## Goal
Copy exactly, please, the lines of the data from its start through the line containing "# The origin".

Begin Given records

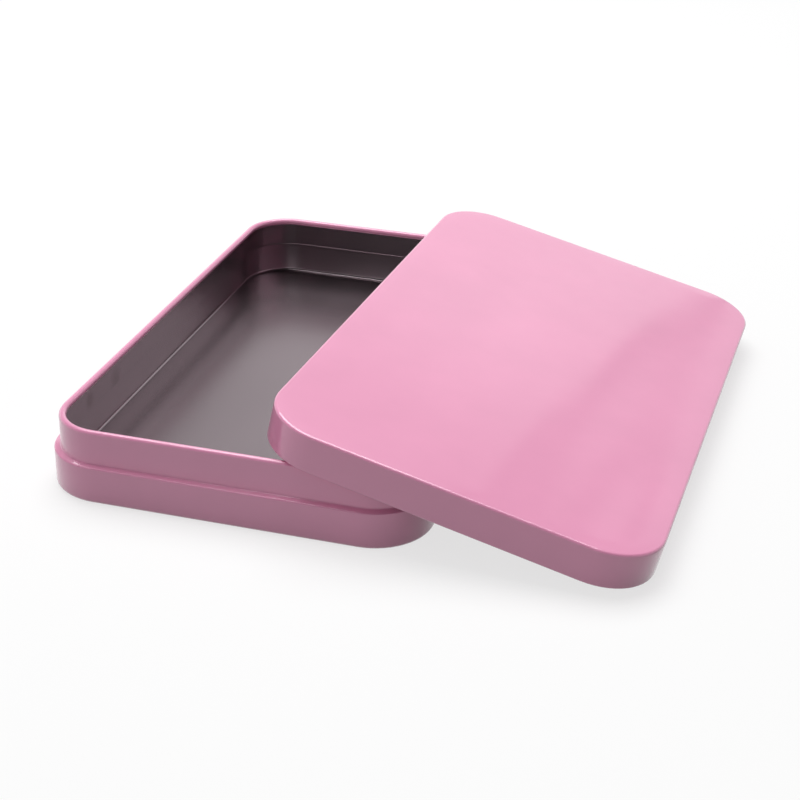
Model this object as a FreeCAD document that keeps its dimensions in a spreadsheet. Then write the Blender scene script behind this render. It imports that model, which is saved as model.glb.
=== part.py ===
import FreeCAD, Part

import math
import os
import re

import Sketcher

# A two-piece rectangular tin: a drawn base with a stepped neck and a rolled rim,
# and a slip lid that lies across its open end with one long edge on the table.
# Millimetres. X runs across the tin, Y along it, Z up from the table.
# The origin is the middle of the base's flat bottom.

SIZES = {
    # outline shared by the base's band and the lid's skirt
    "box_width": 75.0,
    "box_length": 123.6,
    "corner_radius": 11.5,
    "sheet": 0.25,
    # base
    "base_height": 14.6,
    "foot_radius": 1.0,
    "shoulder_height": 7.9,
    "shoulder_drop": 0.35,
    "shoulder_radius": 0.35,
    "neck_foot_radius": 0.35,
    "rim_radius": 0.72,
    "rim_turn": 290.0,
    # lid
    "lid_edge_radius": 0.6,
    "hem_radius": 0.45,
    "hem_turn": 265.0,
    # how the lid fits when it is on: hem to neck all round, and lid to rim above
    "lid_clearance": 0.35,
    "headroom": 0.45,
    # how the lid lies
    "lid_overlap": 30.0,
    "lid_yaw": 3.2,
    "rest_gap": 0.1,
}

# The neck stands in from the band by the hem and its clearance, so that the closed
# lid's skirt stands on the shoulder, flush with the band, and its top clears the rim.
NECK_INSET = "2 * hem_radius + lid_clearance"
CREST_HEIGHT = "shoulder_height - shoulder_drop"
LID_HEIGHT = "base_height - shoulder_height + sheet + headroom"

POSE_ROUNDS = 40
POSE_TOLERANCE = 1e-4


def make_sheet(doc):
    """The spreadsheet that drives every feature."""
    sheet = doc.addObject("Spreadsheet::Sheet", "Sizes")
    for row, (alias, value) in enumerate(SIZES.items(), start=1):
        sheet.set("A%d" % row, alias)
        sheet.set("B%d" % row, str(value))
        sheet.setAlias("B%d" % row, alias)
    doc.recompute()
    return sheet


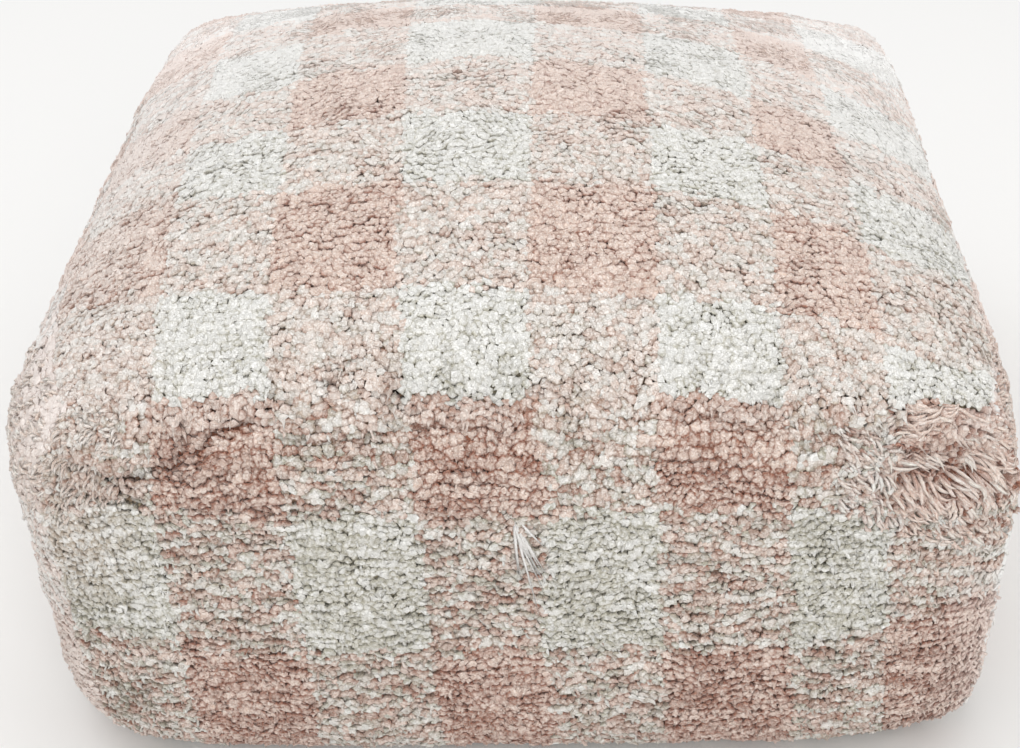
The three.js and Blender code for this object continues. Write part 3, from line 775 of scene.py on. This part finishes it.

End Given records

## Solution to this exercise
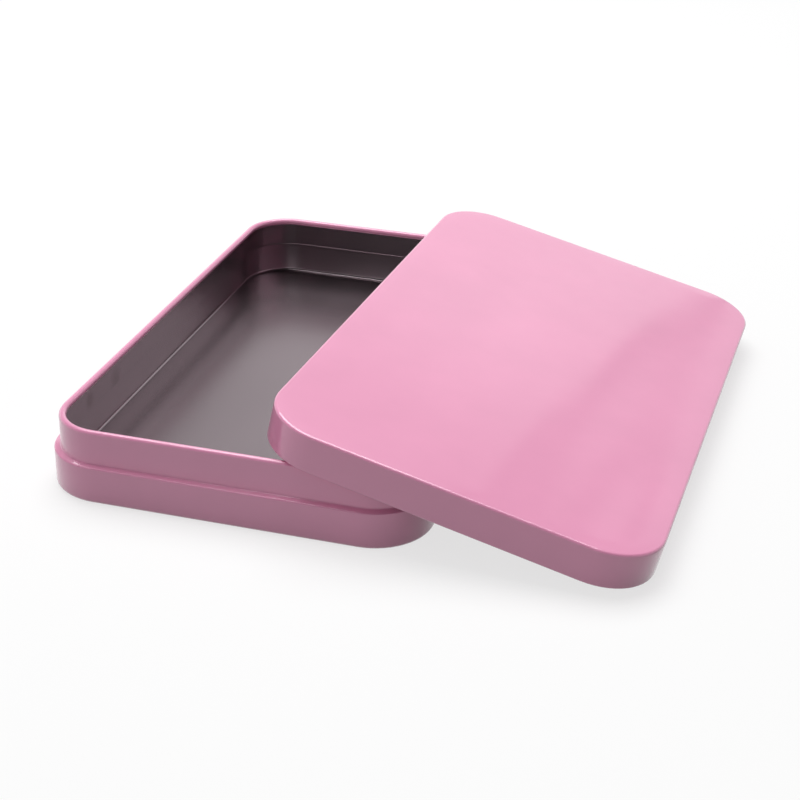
Model this object as a FreeCAD document that keeps its dimensions in a spreadsheet. Then write the Blender scene script behind this render. It imports that model, which is saved as model.glb.
=== part.py ===
import FreeCAD, Part

import math
import os
import re

import Sketcher

# A two-piece rectangular tin: a drawn base with a stepped neck and a rolled rim,
# and a slip lid that lies across its open end with one long edge on the table.
# Millimetres. X runs across the tin, Y along it, Z up from the table.
# The origin is the middle of the base's flat bottom.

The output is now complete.